Central obesity and asthma outcomes in adults diagnosed with asthma.

J Asthma 2013 Mar 5;50(2):180-7. Epub 2012 Dec 5.

Department of Nutrition and Biochemistry, Tehran University of Medical Sciences, Tehran, Iran.

Objective: The potential role of central obesity in asthma outcomes has been examined in a few studies. The aim of this study was to examine the relationship between central obesity and asthma outcomes in a group of Iranian asthma patients.

Methods: One hundred and forty-two outpatients with asthma were studied. Central obesity was defined according to National Institute of Health (NIH) and Asian waist circumference (WC) and waist-to-hip ratio (WHR) cut-offs.
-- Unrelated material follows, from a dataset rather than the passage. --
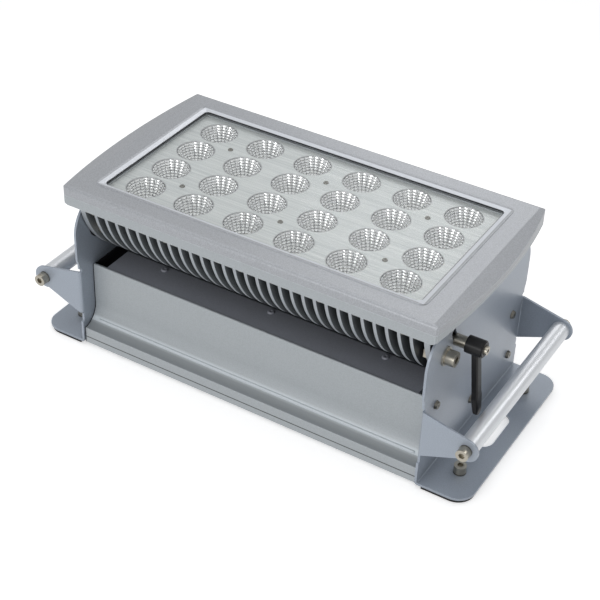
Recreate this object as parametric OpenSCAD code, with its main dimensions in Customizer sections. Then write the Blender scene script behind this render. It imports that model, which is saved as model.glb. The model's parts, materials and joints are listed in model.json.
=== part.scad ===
// Stage flood light: a tilting LED head on a long base, held between two bent side plates.
// Length along X, front towards -Y, up +Z, origin at the bottom centre.

/* [LED field] */
// Columns of LEDs along the length
led_columns = 6; // [4:1:8]
// Rows of LEDs across the depth
led_rows = 4; // [3:1:5]
// Spacing of the columns
led_pitch_x = 60; // [56:1:70]
// Spacing of the rows
led_pitch_y = 45.25; // [44.5:0.25:50]
// Mouth diameter of a reflector cup
cup_d = 42; // [34:1:42]
// Depth of a reflector cup
cup_depth = 26; // [20:1:27]
// Diameter of a cup at the LED
cup_neck_d = 14; // [12:1:18]
// Wall of a reflector cup
cup_wall = 0.8; // [0.6:0.1:1]
// Screws along the LED plate, in two rows
plate_screw_columns = 3; // [2:1:5]
// Spacing of the LED plate screws along the length
plate_screw_pitch = 120; // [120:60:120]

/* [Head] */
// From the outermost LED's cell to the edge of the glass opening, along the length
field_margin_x = 4; // [2:0.5:8]
// From the outermost LED's cell to the edge of the glass opening, across
field_margin_y = 3; // [0.5:0.5:6]
// Width of the frame's flat top at the ends
frame_end_w = 27; // [25:1:34]
// Width of the frame along front and rear
frame_side_w = 28.5; // [25:0.5:38]
// How far the ends bow out beyond the crease, in the middle
frame_bow = 17; // [9:0.5:18]
// How far the corners stand beyond the crease
frame_corner_out = 5; // [4:0.25:8]
// Slope of the upper end facets in degrees
facet_angle = 15; // [10:1:24]
// Slope of the lower end facets in degrees
lower_facet_angle = 25; // [12:1:30]
// Corner chamfer of the frame seen from above
frame_chamfer = 1.5; // [1:0.5:5]
// Edge radius along the frame's front and rear
frame_edge_r = 4; // [1:0.5:5]
// Thickness of the upper frame
bezel_t = 11; // [9.5:0.5:14]
// Thickness of the flange below it
flange_t = 11; // [9:0.5:14]
// Width of the bead round the glass along front and rear
bead_w_y = 7; // [5:0.5:12]
// Width of the bead at the ends
bead_w_x = 8; // [5:0.5:12]
// How far the bead's ridge stands above the frame
bead_h = 0.7; // [0.5:0.1:2]
// How far the bead falls from its ridge to the glass opening
bead_fall = 1.9; // [1:0.1:2]
// Thickness of the lip over the glass
lip_t = 0.6; // [0.4:0.1:1]
// Overlap of the lip over the glass
lip_over = 3.8; // [3:0.1:4.5]
// Thickness of the glass
glass_t = 3; // [2.5:0.25:3.5]
// Thickness of the rubber seal on the glass
seal_t = 0.8; // [0.6:0.1:1.5]
// How far the seal shows inside the lip
seal_show = 0.7; // [0.4:0.1:1.5]
// Gap between the LED plate and the glass, for the plate's screws
glass_gap = 1.3; // [1.2:0.1:2]
// Thickness of the LED plate
plate_t = 3; // [2:0.5:4]
// Width of the ledge that carries the LED plate along front and rear
ledge_w = 1.5; // [1.2:0.1:1.6]
// Wall of the LED chamber
chamber_wall = 5; // [3:0.5:6]
// Thickness of the LED chamber's floor
chamber_floor = 4; // [3:0.5:6]
// Thickness of the LED board
led_board_t = 1.6; // [1:0.2:2]
// Setback of the fins below the flange
fin_setback = 10.5; // [9:0.5:14]
// Pitch of the fins
fin_pitch = 13.2; // [11:0.1:16]
// Thickness of a fin
fin_t = 3.6; // [2.5:0.1:5]
// Height of the round head's centre above the flange's underside
axis_above_flange = 16.5; // [14:0.5:18]
// Thickness of the head's end walls
end_wall_t = 6; // [4:0.5:7]
// Thickness of the web that joins the fins
web_t = 5; // [3:0.5:8]

/* [Tilt] */
// Height of the tilt axis above the flange's underside
pivot_rise = 4; // [3:0.5:5]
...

Asthma outcomes including asthma control, pulmonary function, and morbidity were evaluated. The association between central obesity and asthma outcomes was studied by linear and logistic regression analyses.

Results: Linear regression analysis showed a significant association of WHR-based central obesity with forced expiratory volume in 1 s (FEV(1)) (β = -9.04; p-value = .044) and forced vital capacity (FVC) (β = -10.52; p-value = .012). Logistic regression analysis showed a significant increased risk of asthma attacks in 3 months with Asian WC-based central obesity [odds ratio (OR) = 6.31, 95% confidence interval (CI): 1.16-34.41]; emergency room (ER) visits with NIH WC-based (OR = 5.15, 95% CI: 1.36-19.55) and Asian WC-based (OR = 18.72, 95% CI: 1.92-182.63) central obesity; and hospitalization in 1 year with NIH WC-based (OR = 5.28, 95% CI: 1.28-21.84) and Asian WC-based (OR = 12.39, 95% CI: 1.29-119.53) central obesity.

Conclusions: Our study shows that the Asian WC-based central obesity is a better predictor of asthma morbidity. The results of this study emphasize, when studying the relationship between asthma control and obesity, the importance of selecting the proper definitions for asthma control or central obesity and appropriate cutpoints. Further study in this field using other asthma control and quality of life questionnaires is warranted.